自由,始终是我的大忌。当真正开始构思要讲什么的时候,会觉得这个点很重要,那个点也很不错,以至于想讲得太多,却不知道从哪里开始。

要知道我一直是读书习惯于忽略标题,工作习惯于扎进细节没有全局概念的人,一想到架构体系就会本能退缩为“我不行”,甚至想国玲和陶陶直接帮我定出目标,而我只负责执行细节就好了。

这真的透着熟悉感。似乎人生只能不断地重复和轮回着从前,甚至可以想见的是,与依赖、服从相伴随的抱怨和叛逆也会不期而至。

幸运的是,没人入戏,国玲说“可以拿一个点儿来讨论” 就没下文了。

没想到的是,下午我连拆了3本书之后,有一个很清晰的脉络和线路图出来了,框架已搭起。

我做到了!内心一阵狂喜。之后就把这个框架上传,期待她们二人的回应。

然而三小时之后,我的分离焦虑再次发作,内心不断有个声音跳出来说:看吧,没人理你,她们都不喜欢你!这个内心声音果然直击要害,我开始沮丧无力。几乎本能地逃避它,不愿意面对,并且勉强挣扎着跟国玲打了个语音电话,显示她正忙线,只好带着怅然放下了电话。

之后,再次发现,这又是一场自我攻击“我不够好”的戏。于是赶紧告诉自己说,她们可能很忙没时间回应,或者没看见消息,假如今天没被回应,我还可以明天再问。之后仍然忐忑,可终究慢慢地放下了。

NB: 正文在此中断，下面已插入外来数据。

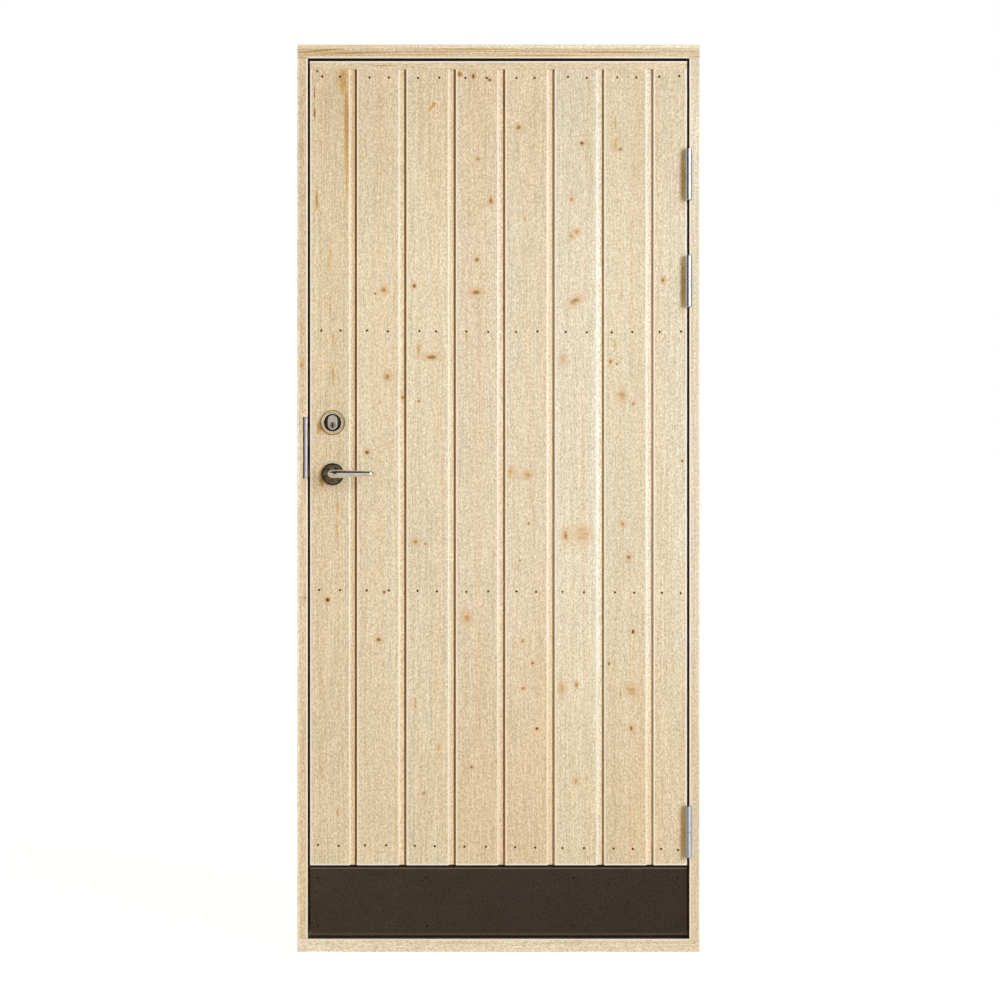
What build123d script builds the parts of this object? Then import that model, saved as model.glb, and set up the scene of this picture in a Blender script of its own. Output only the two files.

成长过程太艰辛的孩子,内心里有着太多的自我否定和悲愤剧情。想要破局,往往需要平静地去觉察当时的情景,听到那个原始的“迫害”信念时,不再躲闪回避忍让,反而勇敢地为“内在小孩”伸张正义,进行还击。

如此一遍遍地打破剧情,才有希望建立正向的脑回路。

......

睡前收到陶陶的回复说,提纲挺好。很开心地看到国玲说明天给我回复,之后就安心地带着孩子读绘本睡觉了。